[Modeling code records]
(begin)

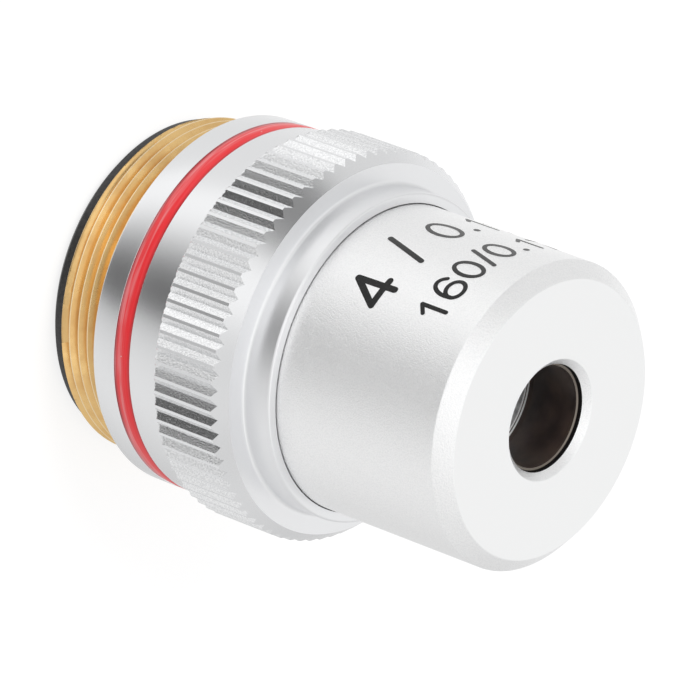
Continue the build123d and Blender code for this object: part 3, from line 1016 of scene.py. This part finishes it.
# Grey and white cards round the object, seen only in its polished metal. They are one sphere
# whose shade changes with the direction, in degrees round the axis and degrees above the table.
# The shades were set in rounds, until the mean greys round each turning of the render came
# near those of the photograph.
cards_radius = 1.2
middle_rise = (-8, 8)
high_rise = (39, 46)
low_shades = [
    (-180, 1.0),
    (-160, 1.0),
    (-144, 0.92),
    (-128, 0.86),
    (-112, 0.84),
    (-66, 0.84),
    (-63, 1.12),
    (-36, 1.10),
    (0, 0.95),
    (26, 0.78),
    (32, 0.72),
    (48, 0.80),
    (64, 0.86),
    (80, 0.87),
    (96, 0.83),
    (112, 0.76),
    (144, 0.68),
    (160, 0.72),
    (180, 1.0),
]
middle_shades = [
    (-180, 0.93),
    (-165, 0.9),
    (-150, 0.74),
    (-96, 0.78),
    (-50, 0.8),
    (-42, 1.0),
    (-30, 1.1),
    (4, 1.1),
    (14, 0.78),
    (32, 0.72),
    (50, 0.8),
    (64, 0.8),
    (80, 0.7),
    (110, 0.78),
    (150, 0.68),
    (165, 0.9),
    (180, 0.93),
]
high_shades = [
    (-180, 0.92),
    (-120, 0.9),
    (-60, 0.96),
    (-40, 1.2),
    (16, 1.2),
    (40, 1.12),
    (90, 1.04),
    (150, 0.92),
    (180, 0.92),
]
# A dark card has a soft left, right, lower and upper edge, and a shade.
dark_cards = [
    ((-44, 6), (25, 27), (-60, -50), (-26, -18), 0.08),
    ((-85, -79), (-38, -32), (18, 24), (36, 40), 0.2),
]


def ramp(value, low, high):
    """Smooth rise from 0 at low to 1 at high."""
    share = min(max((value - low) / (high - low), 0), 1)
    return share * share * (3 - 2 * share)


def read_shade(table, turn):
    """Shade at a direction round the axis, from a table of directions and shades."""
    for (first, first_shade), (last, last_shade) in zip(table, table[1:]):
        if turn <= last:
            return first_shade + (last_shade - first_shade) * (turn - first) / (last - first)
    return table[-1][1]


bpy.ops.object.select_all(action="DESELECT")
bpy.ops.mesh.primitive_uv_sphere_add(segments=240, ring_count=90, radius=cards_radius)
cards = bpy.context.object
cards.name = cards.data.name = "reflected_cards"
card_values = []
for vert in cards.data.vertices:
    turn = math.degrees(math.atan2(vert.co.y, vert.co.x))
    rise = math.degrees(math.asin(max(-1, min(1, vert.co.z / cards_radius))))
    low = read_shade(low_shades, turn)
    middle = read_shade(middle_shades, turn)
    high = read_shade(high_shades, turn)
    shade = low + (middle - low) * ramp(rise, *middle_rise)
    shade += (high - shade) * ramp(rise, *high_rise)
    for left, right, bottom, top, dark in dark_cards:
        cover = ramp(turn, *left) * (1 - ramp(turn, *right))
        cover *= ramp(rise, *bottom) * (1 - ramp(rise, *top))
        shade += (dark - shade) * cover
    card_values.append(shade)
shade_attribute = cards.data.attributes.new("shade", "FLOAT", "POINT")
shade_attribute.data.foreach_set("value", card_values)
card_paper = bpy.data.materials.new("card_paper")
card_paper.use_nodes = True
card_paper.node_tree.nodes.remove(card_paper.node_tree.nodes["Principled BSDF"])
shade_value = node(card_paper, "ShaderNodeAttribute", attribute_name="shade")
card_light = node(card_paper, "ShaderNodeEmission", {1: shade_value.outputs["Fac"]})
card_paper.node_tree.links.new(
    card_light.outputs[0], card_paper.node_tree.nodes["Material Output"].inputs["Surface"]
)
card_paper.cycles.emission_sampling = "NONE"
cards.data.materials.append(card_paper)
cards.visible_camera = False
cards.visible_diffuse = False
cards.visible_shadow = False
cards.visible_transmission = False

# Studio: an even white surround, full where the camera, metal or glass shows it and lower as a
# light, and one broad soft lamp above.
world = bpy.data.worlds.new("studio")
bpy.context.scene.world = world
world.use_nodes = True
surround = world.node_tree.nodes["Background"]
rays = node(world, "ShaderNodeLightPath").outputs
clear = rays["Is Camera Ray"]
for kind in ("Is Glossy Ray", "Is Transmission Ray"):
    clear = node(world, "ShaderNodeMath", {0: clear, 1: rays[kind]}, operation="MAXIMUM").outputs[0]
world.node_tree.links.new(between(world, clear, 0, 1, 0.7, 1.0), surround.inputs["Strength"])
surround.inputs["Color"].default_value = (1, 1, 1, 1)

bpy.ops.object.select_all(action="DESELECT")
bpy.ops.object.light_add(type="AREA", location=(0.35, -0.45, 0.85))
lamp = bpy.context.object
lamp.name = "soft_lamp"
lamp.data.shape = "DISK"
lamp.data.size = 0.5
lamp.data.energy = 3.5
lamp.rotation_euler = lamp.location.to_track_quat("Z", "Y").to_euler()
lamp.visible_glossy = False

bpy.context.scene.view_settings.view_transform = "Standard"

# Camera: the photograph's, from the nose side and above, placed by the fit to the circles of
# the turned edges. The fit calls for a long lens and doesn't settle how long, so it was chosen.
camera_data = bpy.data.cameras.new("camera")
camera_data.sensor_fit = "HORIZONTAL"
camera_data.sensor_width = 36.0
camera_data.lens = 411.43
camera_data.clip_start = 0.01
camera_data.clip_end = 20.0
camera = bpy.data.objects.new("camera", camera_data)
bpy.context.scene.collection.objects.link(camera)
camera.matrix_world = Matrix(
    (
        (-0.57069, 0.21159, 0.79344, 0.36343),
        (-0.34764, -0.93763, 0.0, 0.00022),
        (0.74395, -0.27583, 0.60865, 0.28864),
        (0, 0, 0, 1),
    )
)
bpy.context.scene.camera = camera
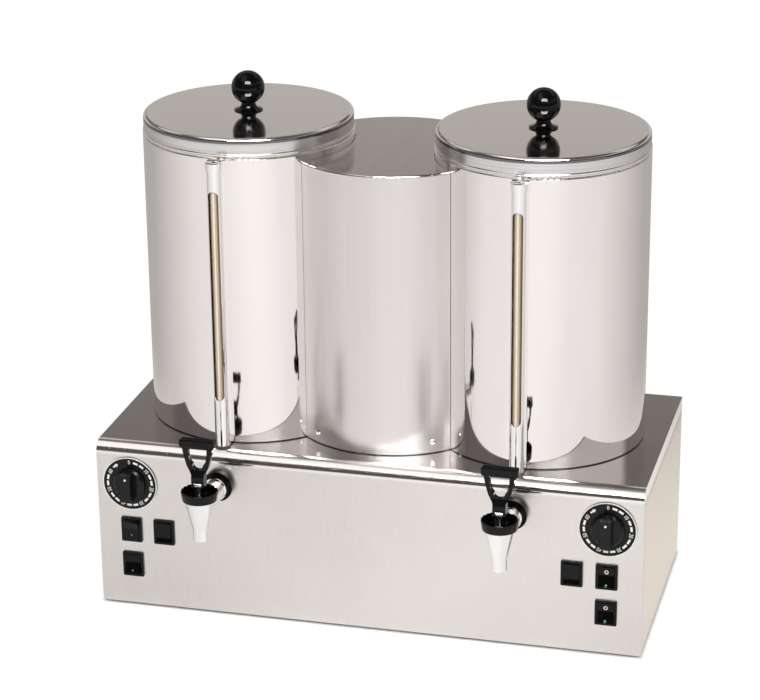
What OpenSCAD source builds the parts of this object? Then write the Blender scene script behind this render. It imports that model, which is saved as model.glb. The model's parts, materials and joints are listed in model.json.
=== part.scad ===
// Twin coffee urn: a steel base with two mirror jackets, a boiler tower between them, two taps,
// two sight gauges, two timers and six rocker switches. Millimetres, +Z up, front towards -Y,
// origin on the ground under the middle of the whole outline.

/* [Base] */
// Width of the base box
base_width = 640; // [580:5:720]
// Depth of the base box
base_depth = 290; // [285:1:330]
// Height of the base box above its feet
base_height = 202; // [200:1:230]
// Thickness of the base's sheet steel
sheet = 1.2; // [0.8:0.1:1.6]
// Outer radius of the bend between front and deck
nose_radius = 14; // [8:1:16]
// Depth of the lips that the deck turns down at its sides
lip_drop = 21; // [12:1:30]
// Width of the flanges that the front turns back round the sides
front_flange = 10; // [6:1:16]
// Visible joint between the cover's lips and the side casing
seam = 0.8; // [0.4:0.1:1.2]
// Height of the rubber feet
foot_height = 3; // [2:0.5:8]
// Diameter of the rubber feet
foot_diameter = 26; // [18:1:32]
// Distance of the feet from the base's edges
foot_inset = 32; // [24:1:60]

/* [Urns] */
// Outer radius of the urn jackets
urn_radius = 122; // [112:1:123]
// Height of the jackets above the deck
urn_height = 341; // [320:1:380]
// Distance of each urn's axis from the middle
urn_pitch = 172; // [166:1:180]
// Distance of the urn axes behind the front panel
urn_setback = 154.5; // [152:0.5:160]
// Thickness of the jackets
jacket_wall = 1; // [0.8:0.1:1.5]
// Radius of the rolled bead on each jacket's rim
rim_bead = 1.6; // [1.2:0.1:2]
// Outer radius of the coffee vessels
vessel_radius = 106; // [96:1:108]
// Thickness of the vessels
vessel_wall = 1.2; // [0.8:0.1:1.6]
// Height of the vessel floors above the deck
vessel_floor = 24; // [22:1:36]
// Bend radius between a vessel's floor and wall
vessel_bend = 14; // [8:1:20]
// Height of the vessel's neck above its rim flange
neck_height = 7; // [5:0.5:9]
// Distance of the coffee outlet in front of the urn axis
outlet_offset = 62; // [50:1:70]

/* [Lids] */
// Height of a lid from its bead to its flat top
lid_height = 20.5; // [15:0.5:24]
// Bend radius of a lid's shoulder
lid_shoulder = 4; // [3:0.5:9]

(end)

> Task: Using the records above, gather all lines where the string "render" is present.

> Solved exercise:
# The shades were set in rounds, until the mean greys round each turning of the render came
What OpenSCAD source builds the parts of this object? Then write the Blender scene script behind this render. It imports that model, which is saved as model.glb. The model's parts, materials and joints are listed in model.json.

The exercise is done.